ANSI S3.22 is a “reporting standard”. Do you ever see the development of a “performance standard”?

Yes, since 1976, ANSI S3.22 is a standard whose purpose is to ensure hearing aid quality control. (It exists because of a request for a standard from the FDA). Depending on what you mean by a “performance standard,” ANSI S3.22 does specify tolerances for several measured parameters as mentioned above. One reason that there are few performance standards is that it is difficult to reach consensus among standards committee members for what constitutes acceptable performance.
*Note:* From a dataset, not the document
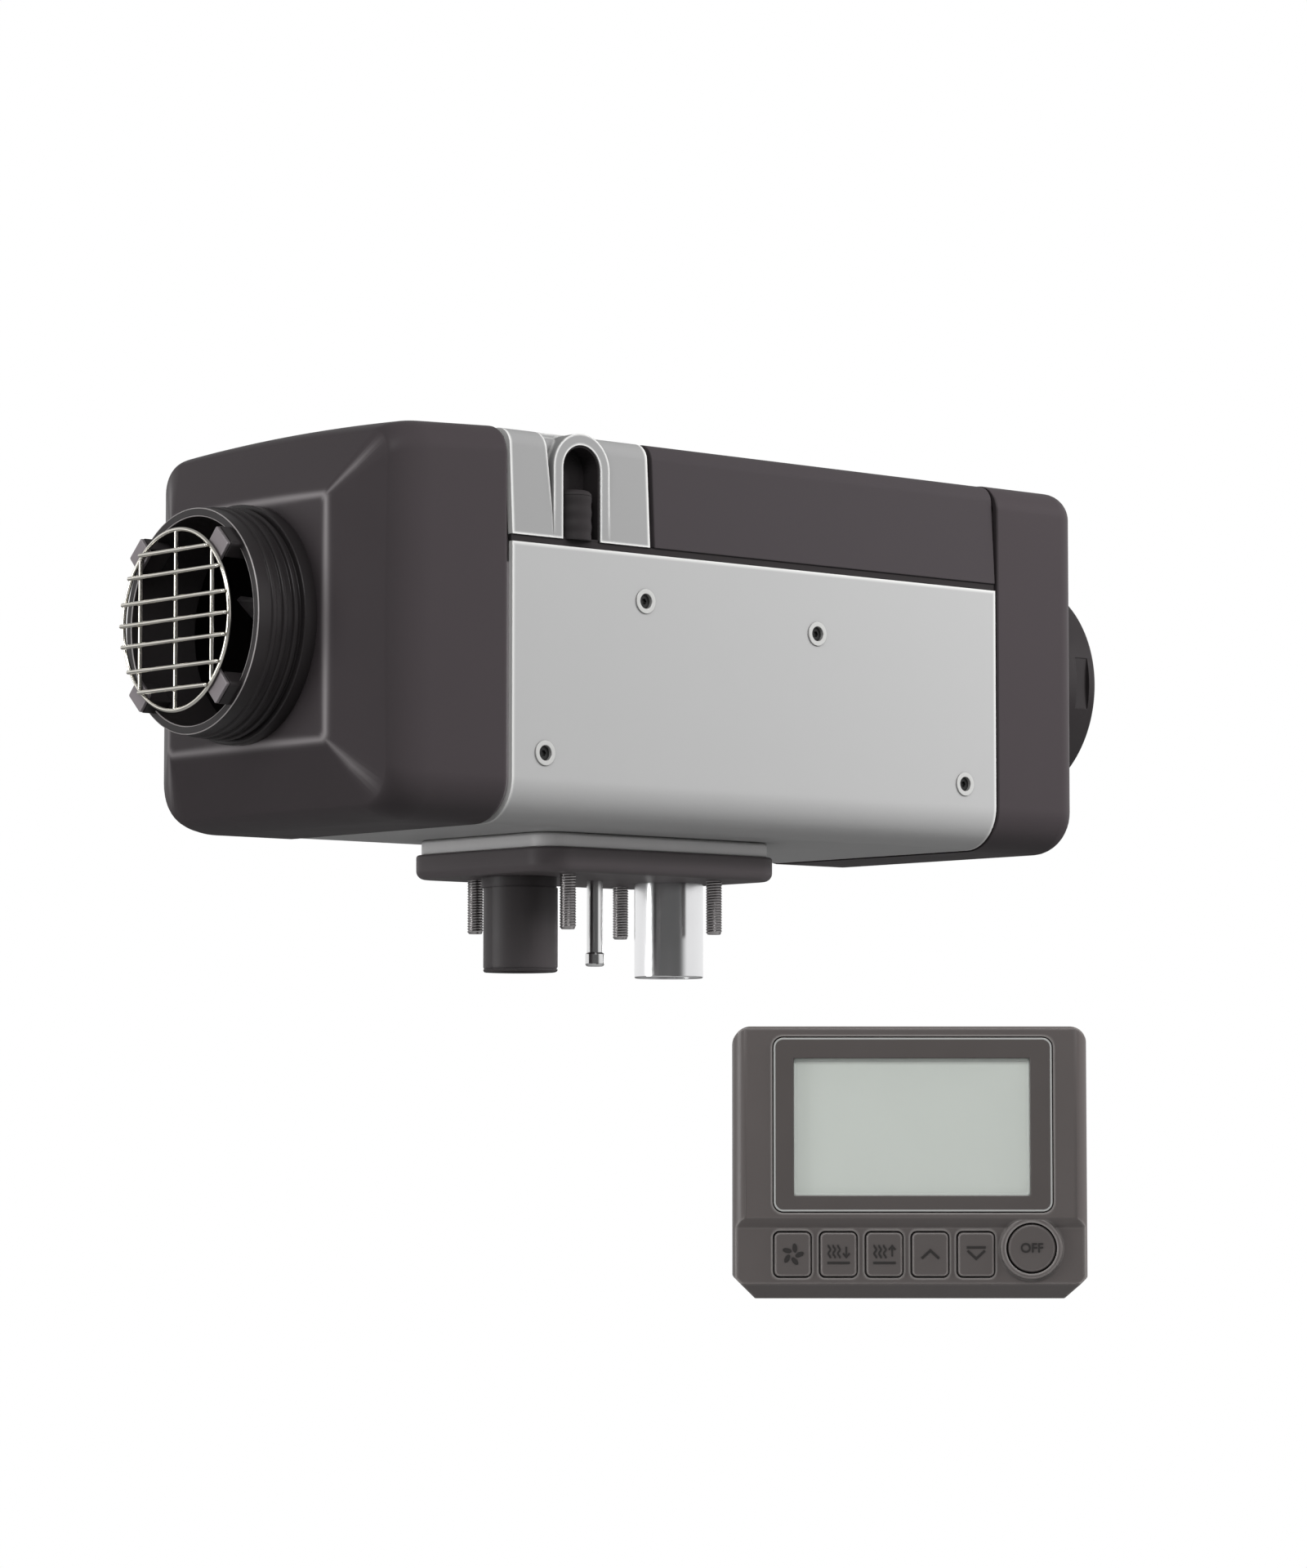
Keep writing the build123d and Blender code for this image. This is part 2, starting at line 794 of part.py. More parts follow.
def grille_clips():
    """Flat tabs that hold the ring and the corner wires against the neck's lugs."""
    tab = box(
        (clip_front_x, -clip_width / 2, clip_inner_radius),
        (clip_front_x + clip_thickness, clip_width / 2, clip_outer_radius),
    )
    tab = chamfer(tab.edges().filter_by(Axis.X), clip_thickness / 2)
    return group([around_axis(tab, turn) for turn in clip_turns()])


# ---- mounting foot and pipes -------------------------------------------------------------------
def pipe_holes(air_diameter, exhaust_hole, fuel_hole, low, high):
    """Holes for the air stub, the exhaust stub and the fuel pipe, between two heights."""
    return [
        rod_z(air_diameter, low, high, air_stub_x),
        rod_z(exhaust_hole, low, high, exhaust_x),
        rod_z(fuel_hole, low, high),
    ]


def stud_points():
    half_x = stud_spacing_x / 2
    half_y = stud_spacing_y / 2
    return [(-half_x, -half_y), (-half_x, half_y), (half_x, -half_y), (half_x, half_y)]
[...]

ANSI S3.42 part 2 Methods for Characterizing Signal Processing in Hearing Aids With a Speech-like Signal (a nationally-adopted IEC standard) and S3.46 Methods of Measurement of Real-Ear Performance Characteristics of Hearing Aids are more like a “performance standard” as I think you are defining it. It is likely that there will be further efforts to characterize “real-world” hearing aid performance in both ASA-ANSI and IEC hearing aid standards working groups.

References

  1. Preves, D. & Griffing, T. (1976a, March). In-the-ear aids, Part I. Hearing Instruments, V. 23-24.
  2. Preves, D.A. & Griffing, T.S. (1976b, May). In-the-ear aids, Part II. Hearing Instruments, 13-14.
  3. Preves, D.A, & Griffing, T.S. (1976c, July). In-the-ear aids, Part III. Hearing Instruments, V.